• PROMPT: Please give the listing again in its entirety, exactly as written.

--- Begin ---

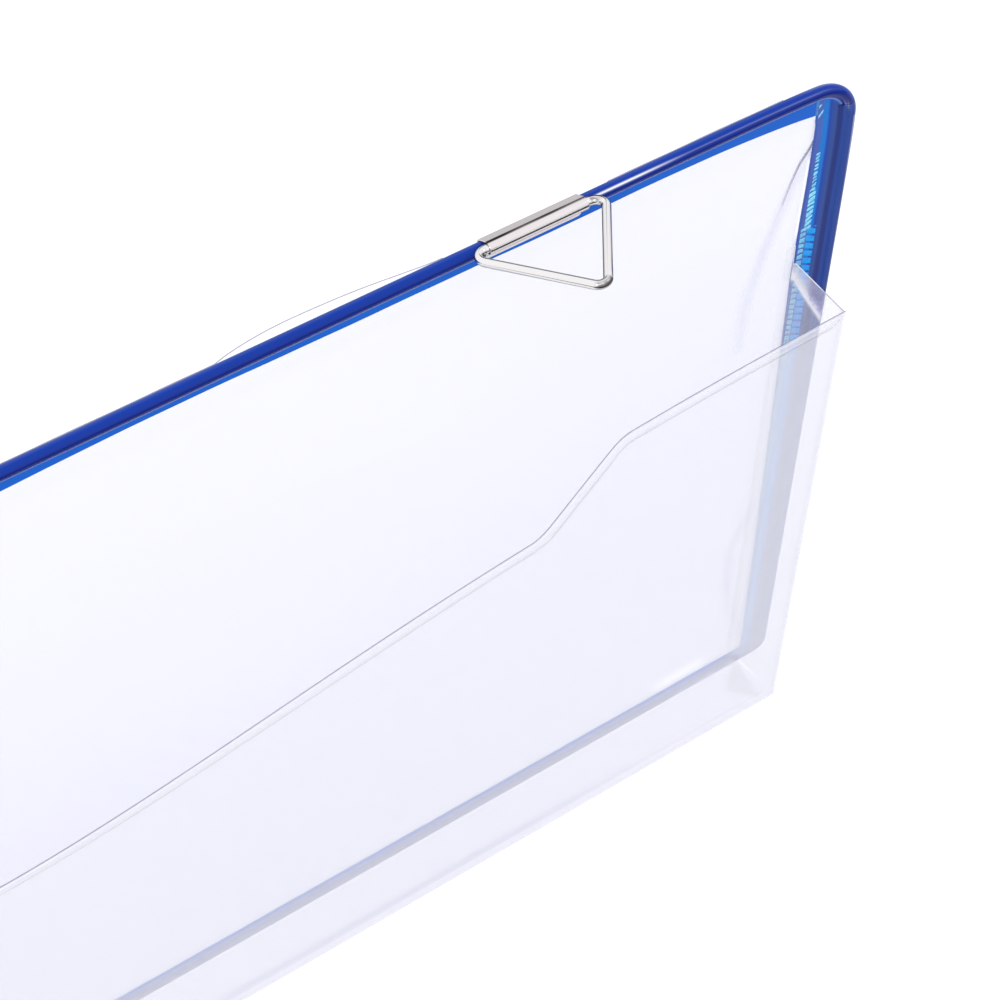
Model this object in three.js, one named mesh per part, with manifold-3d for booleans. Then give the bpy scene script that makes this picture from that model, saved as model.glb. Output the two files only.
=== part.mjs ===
// A landscape file pocket for a wall: a round steel wire frame inside a blue vinyl edge binding, a clear
// vinyl back sheet, a clear gusseted pocket on its front, and two folded sheet clips on the top edge, each
// with a triangular wire ring that swings.
// Millimetres. X runs to the right, Y to the back and Z up, and the front faces -Y. The origin is the middle
// of the frame wire's top run.

import * as THREE from "three";
import { mergeVertices } from "three/addons/utils/BufferGeometryUtils.js";
import Module from "manifold-3d";

const wasm = await Module();
wasm.setup();

// Steel frame wire, a closed rectangle measured between the axes of its runs
const frameWidth = 338;
const frameHeight = 226;
const frameTopCornerRadius = 9.5;
const frameBottomCornerRadius = 3.5;
const frameWireDiameter = 2;

// Blue edge binding, a strip folded round the wire and welded flat, so its flange is two plies thick
const bindingPly = 0.4;
const bindingWireGap = 0.1;
const bindingJointGap = 0.35;
const topFlangeDepth = 4;
const topFlangeEndDepth = 6.4;
const topFlangeFlareShare = 8;
const topLegLength = 0.4;
const bottomLegLength = 6;
const sideFlangeDepth = 10.5;
const sideFlangeTopDepth = 9.8;
const sideFlangeBottomDepth = 7.5;
const sideFlangeTaperLength = 50;
const bottomFlangeDepth = 3.4;

// Clear vinyl film of the back sheet and the pocket
const filmThickness = 0.3;
const filmLayGap = 0.06;
const filmEdgeInset = 2.3;
const filmCornerRadius = 3;

// The back sheet's free top edge, which stands up behind the bead and is cut away round each clip
const rimRampStart = 5;
const rimRampEnd = 1.8;
const rimLipHeight = 0.4;
const rimFlapHeight = 3.2;
const rimFlapStart = 12;
const rimFlapEnd = 62;
const rimFlapSkewShare = 0.7;
const rimEndInset = 18;
const rimNotchMargin = 2;

// Pocket
const pocketDepth = 16;
const pocketFrontInset = 6.3;
const pocketWeldInset = 9.8;
const pocketTabWidth = 3.8;
const pocketTabTop = 47;
const pocketTabCornerRadius = 1.2;
const pocketShoulderDrop = 58.5;
const pocketShoulderFall = 1.9;
const pocketLowEdgeDrop = 81;
const pocketShoulderLength = 65;
const pocketSlopeLength = 22.5;
const pocketEdgeRounding = 3;
const pocketCreaseDrop = 2.4;
const pocketBulge = 16.7;
const pocketBulgeSkewShare = 2.2;
const pocketBulgeRiseShare = 1.8;
const pocketFoldGap = 0.35;
const gussetBendRadius = 1.2;
const gussetTopDrop = 53.5;
const tuckWidth = 9;
const tuckLift = 0.35;

// Clips, folded from nickel plated sheet, one over each quarter point of the top edge
const clipPitch = 168;
const clipLength = 24;
const clipSheet = 0.35;
const clipFitGap = 0.1;
const clipLegReach = 3.5;
const clipLegCornerRadius = 1;

// Triangular rings, bent from steel wire, whose base runs through the clips
const ringWireDiameter = 2;
const ringBase = 34.2;
const ringHeight = 25.8;
const ringBaseBendRadius = 2.4;
const ringApexBendRadius = 2;
const ringBeadClearance = 0.4;
const ringAxisElevationDeg = 40;
const ringRestTiltDeg = 10;

// Facets
const wireSides = 12;
const cornerSteps = 8;
const bendSteps = 8;
const sheetRows = 8;
const vertexMergeTolerance = 1e-4;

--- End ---

• ANSWER FOR THE TASK:
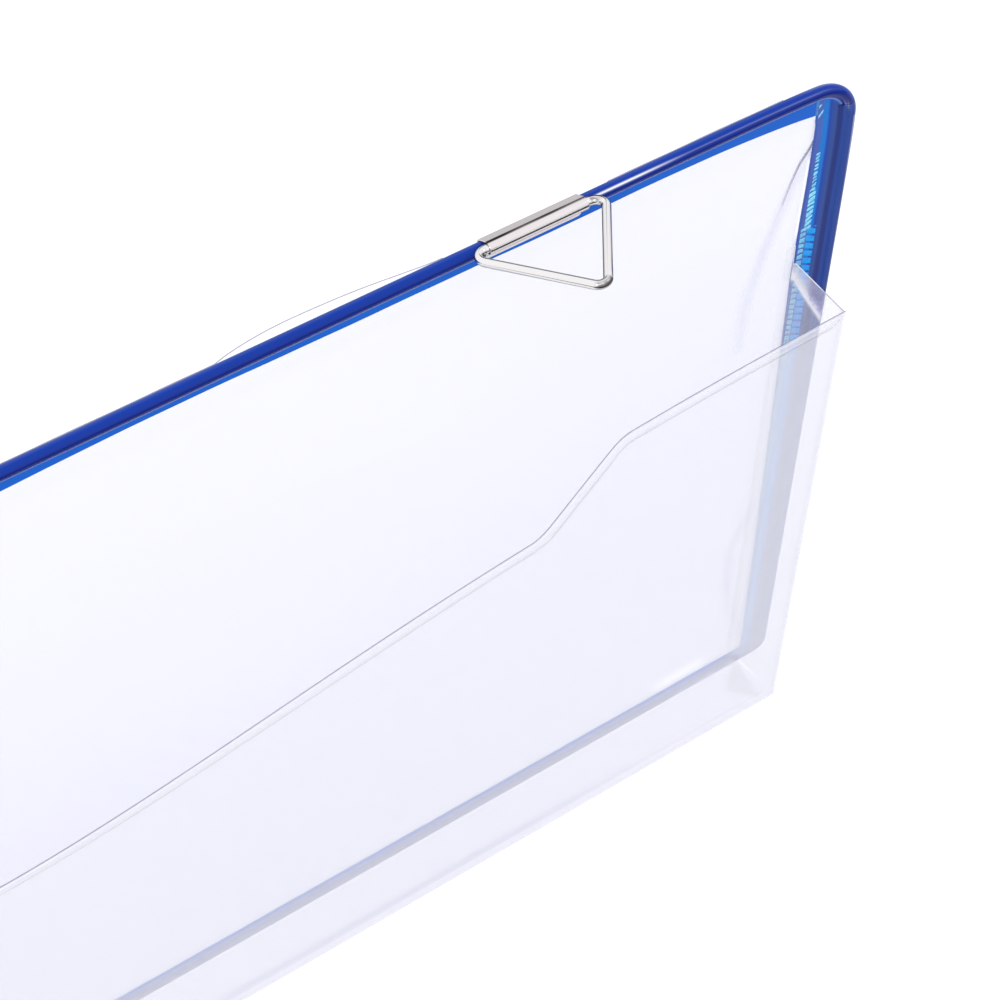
Model this object in three.js, one named mesh per part, with manifold-3d for booleans. Then give the bpy scene script that makes this picture from that model, saved as model.glb. Output the two files only.
=== part.mjs ===
// A landscape file pocket for a wall: a round steel wire frame inside a blue vinyl edge binding, a clear
// vinyl back sheet, a clear gusseted pocket on its front, and two folded sheet clips on the top edge, each
// with a triangular wire ring that swings.
// Millimetres. X runs to the right, Y to the back and Z up, and the front faces -Y. The origin is the middle
// of the frame wire's top run.

import * as THREE from "three";
import { mergeVertices } from "three/addons/utils/BufferGeometryUtils.js";
import Module from "manifold-3d";

const wasm = await Module();
wasm.setup();

// Steel frame wire, a closed rectangle measured between the axes of its runs
const frameWidth = 338;
const frameHeight = 226;
const frameTopCornerRadius = 9.5;
const frameBottomCornerRadius = 3.5;
const frameWireDiameter = 2;

// Blue edge binding, a strip folded round the wire and welded flat, so its flange is two plies thick
const bindingPly = 0.4;
const bindingWireGap = 0.1;
const bindingJointGap = 0.35;
const topFlangeDepth = 4;
const topFlangeEndDepth = 6.4;
const topFlangeFlareShare = 8;
const topLegLength = 0.4;
const bottomLegLength = 6;
const sideFlangeDepth = 10.5;
const sideFlangeTopDepth = 9.8;
const sideFlangeBottomDepth = 7.5;
const sideFlangeTaperLength = 50;
const bottomFlangeDepth = 3.4;

// Clear vinyl film of the back sheet and the pocket
const filmThickness = 0.3;
const filmLayGap = 0.06;
const filmEdgeInset = 2.3;
const filmCornerRadius = 3;

// The back sheet's free top edge, which stands up behind the bead and is cut away round each clip
const rimRampStart = 5;
const rimRampEnd = 1.8;
const rimLipHeight = 0.4;
const rimFlapHeight = 3.2;
const rimFlapStart = 12;
const rimFlapEnd = 62;
const rimFlapSkewShare = 0.7;
const rimEndInset = 18;
const rimNotchMargin = 2;

// Pocket
const pocketDepth = 16;
const pocketFrontInset = 6.3;
const pocketWeldInset = 9.8;
const pocketTabWidth = 3.8;
const pocketTabTop = 47;
const pocketTabCornerRadius = 1.2;
const pocketShoulderDrop = 58.5;
const pocketShoulderFall = 1.9;
const pocketLowEdgeDrop = 81;
const pocketShoulderLength = 65;
const pocketSlopeLength = 22.5;
const pocketEdgeRounding = 3;
const pocketCreaseDrop = 2.4;
const pocketBulge = 16.7;
const pocketBulgeSkewShare = 2.2;
const pocketBulgeRiseShare = 1.8;
const pocketFoldGap = 0.35;
const gussetBendRadius = 1.2;
const gussetTopDrop = 53.5;
const tuckWidth = 9;
const tuckLift = 0.35;

// Clips, folded from nickel plated sheet, one over each quarter point of the top edge
const clipPitch = 168;
const clipLength = 24;
const clipSheet = 0.35;
const clipFitGap = 0.1;
const clipLegReach = 3.5;
const clipLegCornerRadius = 1;

// Triangular rings, bent from steel wire, whose base runs through the clips
const ringWireDiameter = 2;
const ringBase = 34.2;
const ringHeight = 25.8;
const ringBaseBendRadius = 2.4;
const ringApexBendRadius = 2;
const ringBeadClearance = 0.4;
const ringAxisElevationDeg = 40;
const ringRestTiltDeg = 10;

// Facets
const wireSides = 12;
const cornerSteps = 8;
const bendSteps = 8;
const sheetRows = 8;
const vertexMergeTolerance = 1e-4;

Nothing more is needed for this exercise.